*RECORDS FOR PROCESSING*.
★ ★ ★
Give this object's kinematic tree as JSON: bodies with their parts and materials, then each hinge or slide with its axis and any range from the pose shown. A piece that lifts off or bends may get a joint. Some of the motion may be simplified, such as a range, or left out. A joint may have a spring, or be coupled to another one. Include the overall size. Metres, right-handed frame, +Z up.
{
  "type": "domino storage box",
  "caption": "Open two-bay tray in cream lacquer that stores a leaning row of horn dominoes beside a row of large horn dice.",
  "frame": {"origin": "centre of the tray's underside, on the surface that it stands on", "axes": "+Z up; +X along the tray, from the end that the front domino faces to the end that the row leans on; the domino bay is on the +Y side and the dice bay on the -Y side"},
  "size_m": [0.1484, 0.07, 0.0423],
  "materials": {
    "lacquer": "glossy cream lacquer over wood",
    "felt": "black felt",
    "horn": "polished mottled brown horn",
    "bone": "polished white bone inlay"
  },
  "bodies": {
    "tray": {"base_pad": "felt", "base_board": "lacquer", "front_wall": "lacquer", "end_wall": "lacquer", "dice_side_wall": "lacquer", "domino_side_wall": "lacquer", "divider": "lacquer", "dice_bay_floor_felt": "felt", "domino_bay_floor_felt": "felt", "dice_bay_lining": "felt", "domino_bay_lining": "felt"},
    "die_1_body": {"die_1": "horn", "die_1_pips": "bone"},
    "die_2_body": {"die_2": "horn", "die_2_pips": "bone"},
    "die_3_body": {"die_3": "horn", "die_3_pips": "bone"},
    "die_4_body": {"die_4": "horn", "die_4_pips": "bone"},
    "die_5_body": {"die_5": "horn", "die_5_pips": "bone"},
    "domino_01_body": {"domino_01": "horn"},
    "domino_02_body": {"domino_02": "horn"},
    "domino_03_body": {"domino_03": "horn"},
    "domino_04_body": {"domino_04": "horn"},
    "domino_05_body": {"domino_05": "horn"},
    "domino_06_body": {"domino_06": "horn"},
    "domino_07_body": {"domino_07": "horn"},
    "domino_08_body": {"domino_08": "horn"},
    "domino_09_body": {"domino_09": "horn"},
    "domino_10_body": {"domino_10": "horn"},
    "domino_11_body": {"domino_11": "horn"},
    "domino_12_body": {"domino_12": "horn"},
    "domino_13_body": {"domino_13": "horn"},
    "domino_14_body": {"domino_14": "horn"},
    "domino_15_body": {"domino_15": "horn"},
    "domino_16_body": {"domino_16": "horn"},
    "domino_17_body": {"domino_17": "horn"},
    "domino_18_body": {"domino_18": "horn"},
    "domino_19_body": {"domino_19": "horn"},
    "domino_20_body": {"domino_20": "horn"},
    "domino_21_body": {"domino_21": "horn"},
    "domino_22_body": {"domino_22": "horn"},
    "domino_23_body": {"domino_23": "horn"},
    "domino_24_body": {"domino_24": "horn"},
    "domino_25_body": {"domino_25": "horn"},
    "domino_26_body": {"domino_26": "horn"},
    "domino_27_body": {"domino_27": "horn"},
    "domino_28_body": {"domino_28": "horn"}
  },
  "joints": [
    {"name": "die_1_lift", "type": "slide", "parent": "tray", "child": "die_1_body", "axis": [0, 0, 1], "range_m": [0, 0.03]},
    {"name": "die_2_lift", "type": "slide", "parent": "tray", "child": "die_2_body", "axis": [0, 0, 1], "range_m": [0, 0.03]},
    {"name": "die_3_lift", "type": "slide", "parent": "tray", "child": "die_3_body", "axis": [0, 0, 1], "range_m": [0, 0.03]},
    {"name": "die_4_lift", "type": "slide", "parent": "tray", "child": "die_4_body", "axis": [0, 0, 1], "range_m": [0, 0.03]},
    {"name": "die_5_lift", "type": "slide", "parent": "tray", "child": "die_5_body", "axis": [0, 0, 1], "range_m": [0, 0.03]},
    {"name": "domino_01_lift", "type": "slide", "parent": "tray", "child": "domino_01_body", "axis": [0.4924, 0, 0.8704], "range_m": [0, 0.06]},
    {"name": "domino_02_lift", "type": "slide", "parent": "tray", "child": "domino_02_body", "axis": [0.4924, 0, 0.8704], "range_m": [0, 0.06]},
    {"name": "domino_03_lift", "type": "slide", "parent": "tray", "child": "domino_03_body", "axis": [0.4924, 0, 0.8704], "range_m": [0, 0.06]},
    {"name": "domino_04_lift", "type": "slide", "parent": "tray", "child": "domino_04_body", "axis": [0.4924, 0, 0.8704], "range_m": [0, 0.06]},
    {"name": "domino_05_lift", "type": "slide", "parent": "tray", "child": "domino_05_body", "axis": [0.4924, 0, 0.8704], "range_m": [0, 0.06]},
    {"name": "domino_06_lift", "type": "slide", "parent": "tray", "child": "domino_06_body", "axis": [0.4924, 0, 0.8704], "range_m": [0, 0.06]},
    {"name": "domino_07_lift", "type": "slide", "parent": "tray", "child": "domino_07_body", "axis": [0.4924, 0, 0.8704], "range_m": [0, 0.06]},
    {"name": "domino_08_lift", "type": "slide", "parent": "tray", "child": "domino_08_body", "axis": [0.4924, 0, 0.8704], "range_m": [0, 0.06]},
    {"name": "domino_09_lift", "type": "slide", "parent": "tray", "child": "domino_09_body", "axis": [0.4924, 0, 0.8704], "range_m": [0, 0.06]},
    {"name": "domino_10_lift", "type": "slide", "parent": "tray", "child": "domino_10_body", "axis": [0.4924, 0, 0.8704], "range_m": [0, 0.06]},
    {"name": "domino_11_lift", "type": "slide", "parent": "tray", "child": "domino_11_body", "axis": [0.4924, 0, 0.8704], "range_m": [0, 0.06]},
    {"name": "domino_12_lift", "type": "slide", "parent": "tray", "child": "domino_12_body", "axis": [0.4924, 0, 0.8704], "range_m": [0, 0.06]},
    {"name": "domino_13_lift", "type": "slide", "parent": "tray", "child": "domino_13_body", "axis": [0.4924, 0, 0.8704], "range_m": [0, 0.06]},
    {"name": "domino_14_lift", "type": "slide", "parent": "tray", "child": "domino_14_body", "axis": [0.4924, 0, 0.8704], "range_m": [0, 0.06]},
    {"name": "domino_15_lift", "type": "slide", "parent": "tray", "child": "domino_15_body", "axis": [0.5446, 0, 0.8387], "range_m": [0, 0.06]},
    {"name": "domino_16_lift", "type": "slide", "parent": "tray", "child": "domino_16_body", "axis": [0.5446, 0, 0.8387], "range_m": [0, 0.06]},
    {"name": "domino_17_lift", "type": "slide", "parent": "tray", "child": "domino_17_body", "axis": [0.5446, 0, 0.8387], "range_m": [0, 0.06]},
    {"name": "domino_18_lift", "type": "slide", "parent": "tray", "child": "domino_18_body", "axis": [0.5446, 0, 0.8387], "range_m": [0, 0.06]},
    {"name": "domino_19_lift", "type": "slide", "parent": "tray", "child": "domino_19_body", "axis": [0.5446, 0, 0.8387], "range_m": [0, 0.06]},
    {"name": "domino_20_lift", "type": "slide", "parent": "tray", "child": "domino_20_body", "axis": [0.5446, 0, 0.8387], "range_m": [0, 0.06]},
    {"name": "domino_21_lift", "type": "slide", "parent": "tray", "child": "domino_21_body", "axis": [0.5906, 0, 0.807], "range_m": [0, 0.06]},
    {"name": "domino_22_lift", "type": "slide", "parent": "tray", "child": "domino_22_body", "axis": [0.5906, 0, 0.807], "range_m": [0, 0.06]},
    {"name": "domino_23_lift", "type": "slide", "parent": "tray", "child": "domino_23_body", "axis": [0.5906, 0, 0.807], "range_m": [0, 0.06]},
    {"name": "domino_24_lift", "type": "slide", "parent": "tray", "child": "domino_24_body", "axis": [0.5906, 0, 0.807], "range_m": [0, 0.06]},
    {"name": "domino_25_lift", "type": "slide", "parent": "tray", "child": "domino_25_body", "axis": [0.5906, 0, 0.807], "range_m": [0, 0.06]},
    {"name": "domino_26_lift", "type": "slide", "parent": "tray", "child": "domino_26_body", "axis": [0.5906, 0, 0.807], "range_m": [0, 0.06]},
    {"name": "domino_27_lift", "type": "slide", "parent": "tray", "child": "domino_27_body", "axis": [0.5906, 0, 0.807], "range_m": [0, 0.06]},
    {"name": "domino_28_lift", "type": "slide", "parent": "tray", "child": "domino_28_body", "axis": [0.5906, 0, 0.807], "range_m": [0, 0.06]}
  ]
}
★ ★ ★
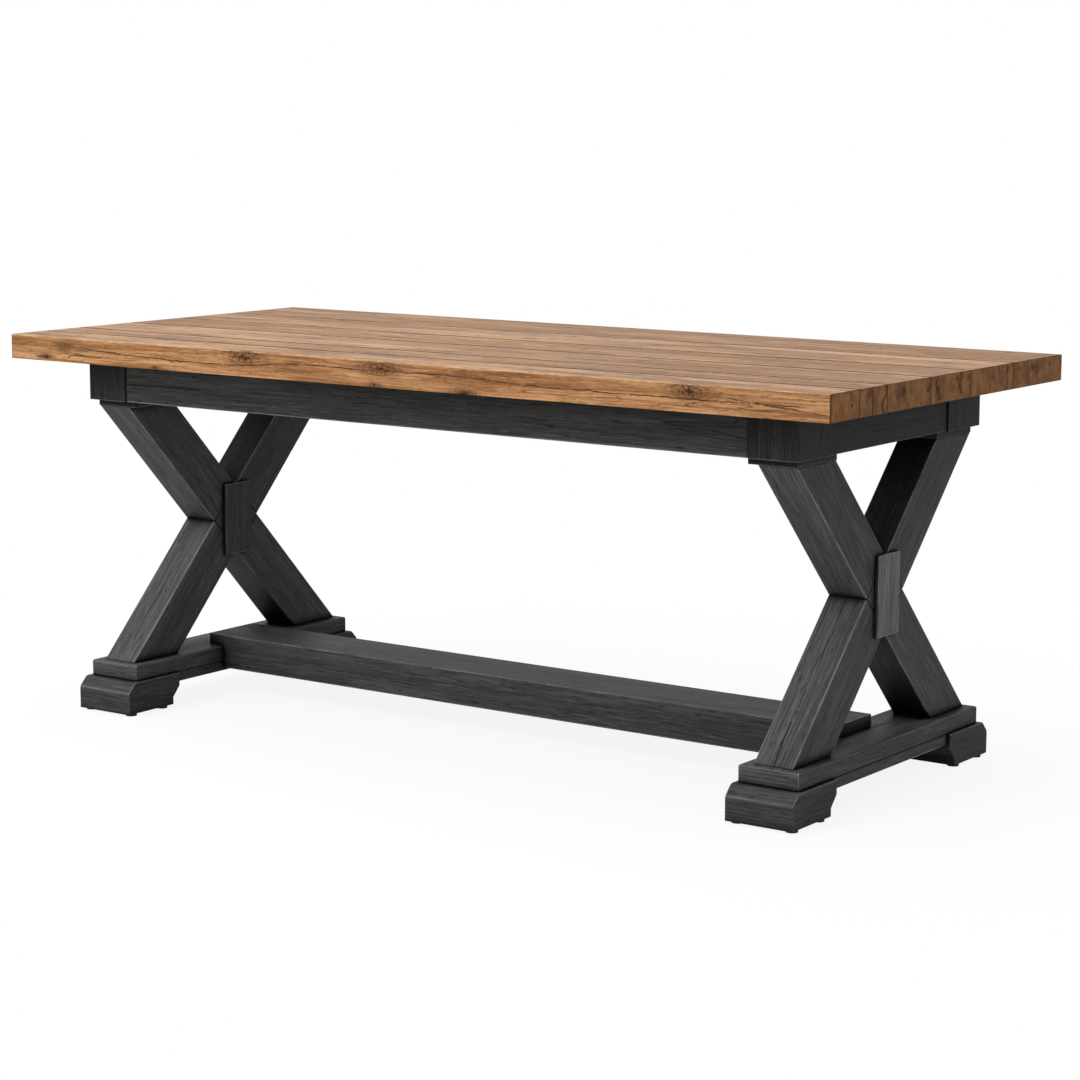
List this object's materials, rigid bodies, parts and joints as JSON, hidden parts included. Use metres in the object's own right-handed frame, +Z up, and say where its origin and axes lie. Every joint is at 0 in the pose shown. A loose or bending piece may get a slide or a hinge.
★ ★ ★
*EXERCISE OBJECTIVE*. Show the lines where the word "from" appears in the entries.

*THE RESPONSE*.
Give this object's kinematic tree as JSON: bodies with their parts and materials, then each hinge or slide with its axis and any range from the pose shown. A piece that lifts off or bends may get a joint. Some of the motion may be simplified, such as a range, or left out. A joint may have a spring, or be coupled to another one. Include the overall size. Metres, right-handed frame, +Z up.
  "frame": {"origin": "centre of the tray's underside, on the surface that it stands on", "axes": "+Z up; +X along the tray, from the end that the front domino faces to the end that the row leans on; the domino bay is on the +Y side and the dice bay on the -Y side"},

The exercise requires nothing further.